--- Start EXCERPTED DATA ---

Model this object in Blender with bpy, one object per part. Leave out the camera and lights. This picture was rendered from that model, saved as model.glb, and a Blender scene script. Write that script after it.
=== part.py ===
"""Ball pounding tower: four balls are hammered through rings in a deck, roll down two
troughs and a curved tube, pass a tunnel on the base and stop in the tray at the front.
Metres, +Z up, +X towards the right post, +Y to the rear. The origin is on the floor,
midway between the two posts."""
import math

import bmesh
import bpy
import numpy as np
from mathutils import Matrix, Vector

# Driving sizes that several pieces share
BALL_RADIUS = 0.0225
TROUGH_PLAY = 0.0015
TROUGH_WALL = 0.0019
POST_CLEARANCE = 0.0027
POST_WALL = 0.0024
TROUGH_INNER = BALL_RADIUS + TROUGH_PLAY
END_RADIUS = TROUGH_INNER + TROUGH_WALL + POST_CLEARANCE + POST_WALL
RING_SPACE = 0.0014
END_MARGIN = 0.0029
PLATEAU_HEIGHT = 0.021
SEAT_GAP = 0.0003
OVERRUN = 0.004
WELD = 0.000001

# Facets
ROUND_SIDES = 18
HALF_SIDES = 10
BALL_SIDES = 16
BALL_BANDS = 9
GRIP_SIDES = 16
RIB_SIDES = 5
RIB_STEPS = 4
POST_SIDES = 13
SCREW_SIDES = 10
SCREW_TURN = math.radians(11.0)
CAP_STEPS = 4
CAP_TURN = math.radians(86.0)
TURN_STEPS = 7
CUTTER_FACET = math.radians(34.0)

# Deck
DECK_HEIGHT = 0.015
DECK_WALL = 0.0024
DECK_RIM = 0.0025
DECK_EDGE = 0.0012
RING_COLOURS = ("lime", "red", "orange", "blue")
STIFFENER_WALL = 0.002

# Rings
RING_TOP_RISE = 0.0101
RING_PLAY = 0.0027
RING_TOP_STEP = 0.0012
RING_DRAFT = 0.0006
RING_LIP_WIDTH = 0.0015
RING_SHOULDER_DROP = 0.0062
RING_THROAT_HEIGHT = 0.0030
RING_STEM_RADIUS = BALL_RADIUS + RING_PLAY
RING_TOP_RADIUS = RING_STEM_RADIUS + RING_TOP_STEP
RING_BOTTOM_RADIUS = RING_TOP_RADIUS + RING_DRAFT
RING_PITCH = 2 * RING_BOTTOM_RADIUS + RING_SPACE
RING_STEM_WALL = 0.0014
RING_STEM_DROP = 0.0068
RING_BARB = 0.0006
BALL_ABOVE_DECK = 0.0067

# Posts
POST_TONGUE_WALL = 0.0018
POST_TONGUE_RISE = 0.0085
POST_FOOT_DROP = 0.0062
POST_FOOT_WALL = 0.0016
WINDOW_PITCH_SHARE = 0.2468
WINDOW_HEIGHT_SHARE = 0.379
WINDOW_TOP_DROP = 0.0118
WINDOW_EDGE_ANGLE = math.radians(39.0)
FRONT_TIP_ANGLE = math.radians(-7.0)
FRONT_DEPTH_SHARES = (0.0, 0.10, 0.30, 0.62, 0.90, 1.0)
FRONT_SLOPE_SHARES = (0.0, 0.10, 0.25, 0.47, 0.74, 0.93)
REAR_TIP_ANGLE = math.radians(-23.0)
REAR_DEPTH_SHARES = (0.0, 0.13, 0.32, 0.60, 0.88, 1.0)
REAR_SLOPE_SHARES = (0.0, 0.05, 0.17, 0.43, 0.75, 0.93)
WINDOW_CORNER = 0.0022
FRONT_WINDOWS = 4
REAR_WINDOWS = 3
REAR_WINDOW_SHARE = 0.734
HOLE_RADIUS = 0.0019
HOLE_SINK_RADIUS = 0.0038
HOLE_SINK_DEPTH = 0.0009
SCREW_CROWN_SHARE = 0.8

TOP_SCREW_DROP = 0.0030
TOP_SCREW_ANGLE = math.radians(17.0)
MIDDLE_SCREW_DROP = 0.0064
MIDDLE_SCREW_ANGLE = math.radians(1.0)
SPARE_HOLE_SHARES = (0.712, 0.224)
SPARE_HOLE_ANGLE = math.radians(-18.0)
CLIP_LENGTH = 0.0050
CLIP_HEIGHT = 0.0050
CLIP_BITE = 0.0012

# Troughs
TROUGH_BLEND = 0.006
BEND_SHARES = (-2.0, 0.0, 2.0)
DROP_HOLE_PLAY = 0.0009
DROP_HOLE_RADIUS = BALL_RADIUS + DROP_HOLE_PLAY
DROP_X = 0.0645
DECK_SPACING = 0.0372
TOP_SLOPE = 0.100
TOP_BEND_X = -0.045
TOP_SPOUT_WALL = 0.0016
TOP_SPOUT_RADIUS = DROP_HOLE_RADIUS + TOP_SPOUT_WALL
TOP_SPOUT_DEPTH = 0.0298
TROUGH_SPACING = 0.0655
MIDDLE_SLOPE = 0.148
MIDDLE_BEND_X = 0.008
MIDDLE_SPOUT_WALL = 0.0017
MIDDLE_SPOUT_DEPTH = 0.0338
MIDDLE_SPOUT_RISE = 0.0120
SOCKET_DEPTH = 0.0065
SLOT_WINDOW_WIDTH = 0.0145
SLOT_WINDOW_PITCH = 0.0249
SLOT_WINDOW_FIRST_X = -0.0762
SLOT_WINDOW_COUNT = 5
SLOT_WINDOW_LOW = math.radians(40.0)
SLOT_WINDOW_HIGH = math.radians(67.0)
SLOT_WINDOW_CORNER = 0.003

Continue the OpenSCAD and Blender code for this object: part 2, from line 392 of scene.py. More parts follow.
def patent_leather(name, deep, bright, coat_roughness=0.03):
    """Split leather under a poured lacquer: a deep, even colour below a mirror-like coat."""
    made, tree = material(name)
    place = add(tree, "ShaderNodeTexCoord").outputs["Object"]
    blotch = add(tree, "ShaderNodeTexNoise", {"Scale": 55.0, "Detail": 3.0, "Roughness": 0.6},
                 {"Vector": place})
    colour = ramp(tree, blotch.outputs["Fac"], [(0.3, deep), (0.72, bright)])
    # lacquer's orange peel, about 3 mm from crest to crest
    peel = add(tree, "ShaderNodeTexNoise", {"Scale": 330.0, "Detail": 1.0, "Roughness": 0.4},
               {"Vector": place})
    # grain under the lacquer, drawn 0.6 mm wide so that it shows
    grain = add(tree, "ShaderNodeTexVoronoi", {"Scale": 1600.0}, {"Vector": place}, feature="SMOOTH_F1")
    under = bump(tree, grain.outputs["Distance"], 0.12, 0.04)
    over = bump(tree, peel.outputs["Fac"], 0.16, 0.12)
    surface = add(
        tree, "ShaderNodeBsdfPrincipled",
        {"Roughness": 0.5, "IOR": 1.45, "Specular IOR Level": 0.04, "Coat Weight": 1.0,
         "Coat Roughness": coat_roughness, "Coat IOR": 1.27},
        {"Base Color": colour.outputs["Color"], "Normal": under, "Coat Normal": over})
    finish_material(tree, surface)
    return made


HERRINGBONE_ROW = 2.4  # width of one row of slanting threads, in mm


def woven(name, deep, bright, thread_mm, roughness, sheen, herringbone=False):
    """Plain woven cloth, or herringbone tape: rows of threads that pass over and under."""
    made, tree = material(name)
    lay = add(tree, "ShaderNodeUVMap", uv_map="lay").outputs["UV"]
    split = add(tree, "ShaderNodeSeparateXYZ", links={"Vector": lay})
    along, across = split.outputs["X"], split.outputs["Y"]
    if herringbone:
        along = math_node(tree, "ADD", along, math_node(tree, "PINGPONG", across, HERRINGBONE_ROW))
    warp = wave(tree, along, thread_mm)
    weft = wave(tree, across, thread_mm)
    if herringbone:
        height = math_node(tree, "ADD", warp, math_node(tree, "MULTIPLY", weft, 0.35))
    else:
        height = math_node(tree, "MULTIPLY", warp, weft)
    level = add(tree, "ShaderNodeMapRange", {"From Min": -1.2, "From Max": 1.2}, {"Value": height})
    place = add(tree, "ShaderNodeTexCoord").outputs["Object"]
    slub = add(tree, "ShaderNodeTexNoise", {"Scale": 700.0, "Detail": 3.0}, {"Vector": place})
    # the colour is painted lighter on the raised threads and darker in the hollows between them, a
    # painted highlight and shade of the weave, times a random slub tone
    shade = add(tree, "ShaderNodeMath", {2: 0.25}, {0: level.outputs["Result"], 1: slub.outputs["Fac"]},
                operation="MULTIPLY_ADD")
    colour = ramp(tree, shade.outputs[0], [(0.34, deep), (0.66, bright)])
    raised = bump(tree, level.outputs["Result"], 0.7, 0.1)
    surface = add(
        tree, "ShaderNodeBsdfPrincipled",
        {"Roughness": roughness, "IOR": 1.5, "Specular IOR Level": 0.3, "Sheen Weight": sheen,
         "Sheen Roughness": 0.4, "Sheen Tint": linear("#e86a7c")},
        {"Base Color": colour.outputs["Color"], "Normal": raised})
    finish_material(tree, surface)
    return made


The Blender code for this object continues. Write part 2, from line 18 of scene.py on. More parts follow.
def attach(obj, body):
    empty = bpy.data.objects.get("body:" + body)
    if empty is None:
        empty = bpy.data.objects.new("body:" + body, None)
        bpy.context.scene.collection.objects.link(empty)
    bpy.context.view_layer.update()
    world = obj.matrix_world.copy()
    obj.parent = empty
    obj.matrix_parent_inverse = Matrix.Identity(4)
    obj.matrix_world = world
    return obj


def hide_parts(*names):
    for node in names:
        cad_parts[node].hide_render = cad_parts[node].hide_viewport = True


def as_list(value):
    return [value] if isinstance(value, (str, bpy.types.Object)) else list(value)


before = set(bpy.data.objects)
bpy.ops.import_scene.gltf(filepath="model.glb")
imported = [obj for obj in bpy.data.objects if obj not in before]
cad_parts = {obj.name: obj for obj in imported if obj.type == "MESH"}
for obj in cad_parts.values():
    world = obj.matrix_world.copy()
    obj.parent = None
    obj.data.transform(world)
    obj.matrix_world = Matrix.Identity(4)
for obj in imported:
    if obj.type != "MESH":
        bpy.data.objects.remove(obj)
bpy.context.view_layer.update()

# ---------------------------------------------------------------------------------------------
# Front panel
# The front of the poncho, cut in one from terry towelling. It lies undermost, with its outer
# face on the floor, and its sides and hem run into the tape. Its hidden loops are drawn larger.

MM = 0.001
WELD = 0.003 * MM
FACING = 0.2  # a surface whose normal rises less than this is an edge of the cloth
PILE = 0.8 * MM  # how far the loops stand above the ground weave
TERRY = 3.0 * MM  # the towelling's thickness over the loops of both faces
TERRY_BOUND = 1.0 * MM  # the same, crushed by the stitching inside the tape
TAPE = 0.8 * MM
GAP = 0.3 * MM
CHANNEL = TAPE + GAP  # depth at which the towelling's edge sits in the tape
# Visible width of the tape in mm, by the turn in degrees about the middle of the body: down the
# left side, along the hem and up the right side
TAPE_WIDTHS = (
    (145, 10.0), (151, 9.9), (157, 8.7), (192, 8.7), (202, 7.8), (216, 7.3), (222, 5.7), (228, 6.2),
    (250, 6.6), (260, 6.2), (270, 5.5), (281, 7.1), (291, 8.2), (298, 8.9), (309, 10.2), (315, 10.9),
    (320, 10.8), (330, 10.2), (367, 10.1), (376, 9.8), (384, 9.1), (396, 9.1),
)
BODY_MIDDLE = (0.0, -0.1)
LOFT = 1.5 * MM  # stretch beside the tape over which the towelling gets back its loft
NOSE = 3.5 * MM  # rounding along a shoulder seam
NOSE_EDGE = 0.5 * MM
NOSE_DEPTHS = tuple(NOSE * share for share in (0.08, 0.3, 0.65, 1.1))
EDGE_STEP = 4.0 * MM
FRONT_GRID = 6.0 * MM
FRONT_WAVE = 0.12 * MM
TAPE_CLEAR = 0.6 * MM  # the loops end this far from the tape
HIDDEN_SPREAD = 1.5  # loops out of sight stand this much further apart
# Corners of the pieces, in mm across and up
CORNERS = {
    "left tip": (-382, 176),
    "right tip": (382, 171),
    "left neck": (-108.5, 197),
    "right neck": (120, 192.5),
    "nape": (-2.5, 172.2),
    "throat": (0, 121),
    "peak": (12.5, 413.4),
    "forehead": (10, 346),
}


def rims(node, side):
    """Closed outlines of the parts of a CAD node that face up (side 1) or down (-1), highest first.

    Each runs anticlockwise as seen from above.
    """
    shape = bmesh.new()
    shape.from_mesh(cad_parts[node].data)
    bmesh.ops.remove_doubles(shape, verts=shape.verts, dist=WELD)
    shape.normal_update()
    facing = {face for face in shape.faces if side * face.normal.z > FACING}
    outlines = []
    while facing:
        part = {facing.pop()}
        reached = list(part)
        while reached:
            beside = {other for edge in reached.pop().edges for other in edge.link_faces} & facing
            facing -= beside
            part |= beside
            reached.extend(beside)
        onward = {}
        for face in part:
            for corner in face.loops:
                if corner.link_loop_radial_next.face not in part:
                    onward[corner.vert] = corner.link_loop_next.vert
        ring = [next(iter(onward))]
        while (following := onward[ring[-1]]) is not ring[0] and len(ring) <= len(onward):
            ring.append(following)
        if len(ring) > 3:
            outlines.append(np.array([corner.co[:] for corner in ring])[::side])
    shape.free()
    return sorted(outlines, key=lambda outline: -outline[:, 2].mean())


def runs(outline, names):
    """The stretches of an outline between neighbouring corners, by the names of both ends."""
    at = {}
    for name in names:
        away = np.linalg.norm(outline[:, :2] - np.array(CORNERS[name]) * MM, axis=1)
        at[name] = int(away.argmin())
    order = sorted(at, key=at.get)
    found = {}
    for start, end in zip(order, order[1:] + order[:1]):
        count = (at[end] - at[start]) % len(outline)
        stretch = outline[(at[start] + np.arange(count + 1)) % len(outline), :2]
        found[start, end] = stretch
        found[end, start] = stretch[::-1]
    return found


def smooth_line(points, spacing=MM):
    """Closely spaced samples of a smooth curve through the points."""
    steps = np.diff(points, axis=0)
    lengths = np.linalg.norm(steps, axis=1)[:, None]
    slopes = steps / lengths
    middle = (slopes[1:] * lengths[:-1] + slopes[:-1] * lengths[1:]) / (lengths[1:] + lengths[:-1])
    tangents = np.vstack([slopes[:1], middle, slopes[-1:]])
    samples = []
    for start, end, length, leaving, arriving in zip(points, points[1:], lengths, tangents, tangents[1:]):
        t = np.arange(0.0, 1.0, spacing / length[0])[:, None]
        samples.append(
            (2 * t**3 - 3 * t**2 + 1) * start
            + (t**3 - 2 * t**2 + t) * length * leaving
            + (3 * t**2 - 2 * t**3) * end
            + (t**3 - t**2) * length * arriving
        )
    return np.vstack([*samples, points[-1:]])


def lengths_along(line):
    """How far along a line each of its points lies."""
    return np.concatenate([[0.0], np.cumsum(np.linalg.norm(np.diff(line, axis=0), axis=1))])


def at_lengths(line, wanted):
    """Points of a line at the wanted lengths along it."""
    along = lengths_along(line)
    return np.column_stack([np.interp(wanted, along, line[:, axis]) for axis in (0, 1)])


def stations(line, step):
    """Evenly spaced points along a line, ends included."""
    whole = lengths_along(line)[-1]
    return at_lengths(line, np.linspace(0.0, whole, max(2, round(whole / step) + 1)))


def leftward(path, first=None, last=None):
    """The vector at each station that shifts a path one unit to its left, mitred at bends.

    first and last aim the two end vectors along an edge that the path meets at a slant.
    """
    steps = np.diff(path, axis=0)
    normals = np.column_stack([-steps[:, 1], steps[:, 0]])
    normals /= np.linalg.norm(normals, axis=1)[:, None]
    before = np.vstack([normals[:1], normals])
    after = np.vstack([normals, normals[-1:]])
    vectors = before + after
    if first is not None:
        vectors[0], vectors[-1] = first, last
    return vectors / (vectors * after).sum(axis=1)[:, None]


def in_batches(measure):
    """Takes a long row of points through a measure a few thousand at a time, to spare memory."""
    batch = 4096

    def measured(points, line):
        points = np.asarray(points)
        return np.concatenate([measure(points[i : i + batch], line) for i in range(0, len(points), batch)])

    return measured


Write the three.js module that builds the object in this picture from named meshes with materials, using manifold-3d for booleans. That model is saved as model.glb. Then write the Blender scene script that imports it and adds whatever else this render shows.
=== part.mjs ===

--- End EXCERPTED DATA ---

**YOUR TASK**.
From the records above, give again exactly the lines running from the line with "obj.parent = empty" to the line with "obj.data.transform(world)", inclusive.

**THE OUTPUT**.
    obj.parent = empty
    obj.matrix_parent_inverse = Matrix.Identity(4)
    obj.matrix_world = world
    return obj


def hide_parts(*names):
    for node in names:
        cad_parts[node].hide_render = cad_parts[node].hide_viewport = True


def as_list(value):
    return [value] if isinstance(value, (str, bpy.types.Object)) else list(value)


before = set(bpy.data.objects)
bpy.ops.import_scene.gltf(filepath="model.glb")
imported = [obj for obj in bpy.data.objects if obj not in before]
cad_parts = {obj.name: obj for obj in imported if obj.type == "MESH"}
for obj in cad_parts.values():
    world = obj.matrix_world.copy()
    obj.parent = None
    obj.data.transform(world)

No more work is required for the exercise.